Another important result concerns the forecasting of the physical drivers themselves. The Mamba module showed strong performance in predicting hydro-meteorological time series, outperforming LSTM and simple baselines such as persistence and naive forecasting. This confirmed that Mamba is a suitable backbone for modeling long temporal dependencies in Earth system variables, especially across multi-year horizons. The success of this component was fundamental for enabling the complete two-stage DF-Diff pipeline.

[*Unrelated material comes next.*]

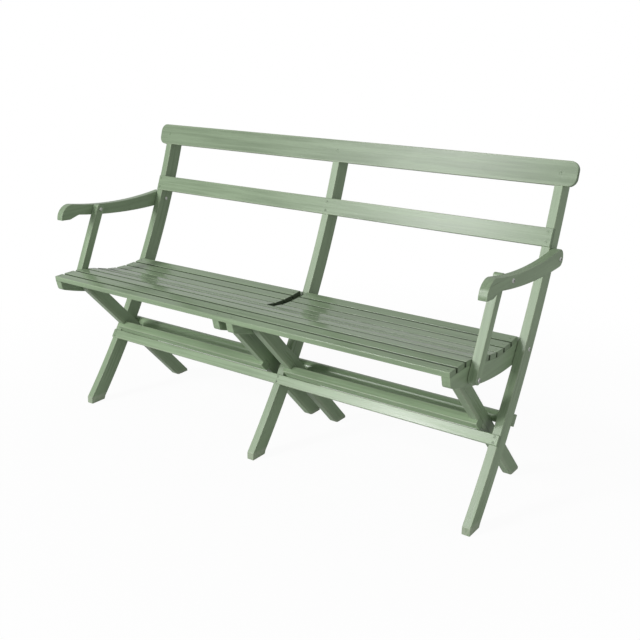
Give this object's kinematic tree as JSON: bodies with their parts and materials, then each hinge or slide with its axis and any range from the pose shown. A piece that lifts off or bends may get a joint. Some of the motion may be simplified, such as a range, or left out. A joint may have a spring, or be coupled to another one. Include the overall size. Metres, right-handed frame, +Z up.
{
  "type": "folding garden bench",
  "caption": "Folding slatted garden bench of painted boards with arms, curved back posts and crossed legs that fold flat with the seat.",
  "frame": {"origin": "on the floor, at mid-length and at the middle of the open bench's depth", "axes": "+X to the right of a viewer facing the bench's front, +Y from the seat's front towards the back, +Z up"},
  "size_m": [1.464, 0.5737, 0.8419],
  "materials": {
    "painted_wood": "worn satin paint",
    "zinc_steel": "dull zinc plate",
    "painted_steel": "painted over with the boards"
  },
  "bodies": {
    "back_frame": {"post_left": "painted_wood", "post_middle": "painted_wood", "post_right": "painted_wood", "top_rail": "painted_wood", "middle_rail": "painted_wood", "front_stretcher": "painted_wood", "rear_stretcher": "painted_wood", "top_rail_screws": "painted_steel", "middle_rail_screws": "painted_steel", "front_stretcher_screws": "painted_steel", "rear_stretcher_screws": "painted_steel", "seat_bolts": "zinc_steel", "seat_nuts": "zinc_steel", "middle_seat_bolt": "zinc_steel", "middle_seat_nut": "zinc_steel", "arm_rear_bolts": "zinc_steel", "arm_rear_nuts": "zinc_steel"},
    "seat": {"seat_rail_outer_left": "painted_wood", "seat_rail_inner_left": "painted_wood", "seat_rail_inner_right": "painted_wood", "seat_rail_outer_right": "painted_wood", "front_slat_a": "painted_wood", "front_slat_b": "painted_wood", "front_slat_c": "painted_wood", "front_slat_d": "painted_wood", "front_slat_e": "painted_wood", "rear_slat_f_left": "painted_wood", "rear_slat_f_right": "painted_wood", "rear_slat_g_left": "painted_wood", "rear_slat_g_right": "painted_wood", "rear_slat_h_left": "painted_wood", "rear_slat_h_right": "painted_wood", "rear_slat_i_left": "painted_wood", "rear_slat_i_right": "painted_wood", "slat_nails": "painted_steel", "outer_leg_bolts": "zinc_steel", "outer_leg_nuts": "zinc_steel", "inner_leg_bolts": "zinc_steel", "inner_leg_nuts": "zinc_steel", "leg_washers": "zinc_steel"},
    "leg_frame_left": {"leg_outer_left": "painted_wood", "leg_inner_left": "painted_wood", "leg_stretcher_left": "painted_wood", "leg_stretcher_left_screws": "painted_steel"},
    "leg_frame_right": {"leg_outer_right": "painted_wood", "leg_inner_right": "painted_wood", "leg_stretcher_right": "painted_wood", "leg_stretcher_right_screws": "painted_steel"},
    "armrest_left": {"armrest_left": "painted_wood", "arm_front_bolt_left": "zinc_steel", "arm_front_nut_left": "zinc_steel"},
    "armrest_right": {"armrest_right": "painted_wood", "arm_front_bolt_right": "zinc_steel", "arm_front_nut_right": "zinc_steel"},
    "arm_strut_left": {"arm_strut_left": "painted_wood"},
    "arm_strut_right": {"arm_strut_right": "painted_wood"}
  },
  "joints": [
    {"name": "seat_fold", "type": "hinge", "parent": "back_frame", "child": "seat", "pos_m": [0, 0.07568, 0.394], "axis": [-1, 0, 0], "range_deg": [0, 94]},
    {"name": "armrest_fold_left", "type": "hinge", "parent": "back_frame", "child": "armrest_left", "pos_m": [-0.7125, 0.17791, 0.6075], "axis": [-1, 0, 0], "range_deg": [0, 94]},
    {"name": "strut_fold_left", "type": "hinge", "parent": "seat", "child": "arm_strut_left", "pos_m": [-0.6885, -0.19562, 0.405], "axis": [1, 0, 0], "range_deg": [0, 94]},
    {"name": "leg_fold_left", "type": "hinge", "parent": "seat", "child": "leg_frame_left", "pos_m": [-0.34425, -0.19562, 0.405], "axis": [1, 0, 0], "range_deg": [0, 36.9]},
    {"name": "armrest_fold_right", "type": "hinge", "parent": "back_frame", "child": "armrest_right", "pos_m": [0.7125, 0.17791, 0.6075], "axis": [-1, 0, 0], "range_deg": [0, 94]},
    {"name": "strut_fold_right", "type": "hinge", "parent": "seat", "child": "arm_strut_right", "pos_m": [0.6885, -0.19562, 0.405], "axis": [1, 0, 0], "range_deg": [0, 94]},
    {"name": "leg_fold_right", "type": "hinge", "parent": "seat", "child": "leg_frame_right", "pos_m": [0.34425, -0.19562, 0.405], "axis": [1, 0, 0], "range_deg": [0, 36.9]}
  ],
  "couplings": [
    {"joint": "armrest_fold_left", "follows": "seat_fold", "ratio": 1},
    {"joint": "strut_fold_left", "follows": "seat_fold", "ratio": 1},
    {"joint": "leg_fold_left", "follows": "seat_fold", "ratio": 0.3925},
    {"joint": "armrest_fold_right", "follows": "seat_fold", "ratio": 1},
    {"joint": "strut_fold_right", "follows": "seat_fold", "ratio": 1},
    {"joint": "leg_fold_right", "follows": "seat_fold", "ratio": 0.3925}
  ]
}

The collaboration also highlighted the broader methodological value of working on full multispectral forecasting instead of restricting the problem to a small subset of bands or to derived indices. By forecasting all 13 Sentinel-2 bands, the project preserved the complete spectral signature of the observed scene, making the framework potentially useful for a wider range of downstream Earth Observation applications beyond water monitoring alone. This makes the work relevant not only for drought and water-related scenarios, but also for future extensions to other environmental monitoring tasks.

As for future developments, several promising directions emerged from the project. First, the current framework could be extended with additional physically informed objectives beyond conditioning alone, improving the physical plausibility of the generated forecasts. Second, the system could integrate multi-sensor data, in particular SAR imagery, to reduce sensitivity to cloud cover and illumination changes. Third, broader evaluation on more diverse datasets and domains would help assess robustness and generalization. Finally, the framework could be adapted to support other Earth Observation use cases where long-horizon forecasting under partial physical observability is required.

Overall, the collaboration with ESA Φ-lab enabled the development of an innovative generative forecasting framework at the intersection of diffusion models, temporal sequence modeling, and physics-informed machine learning. The project contributes to the growing field of trustworthy and physically grounded AI for Earth Observation and provides a solid basis for future research and operational development.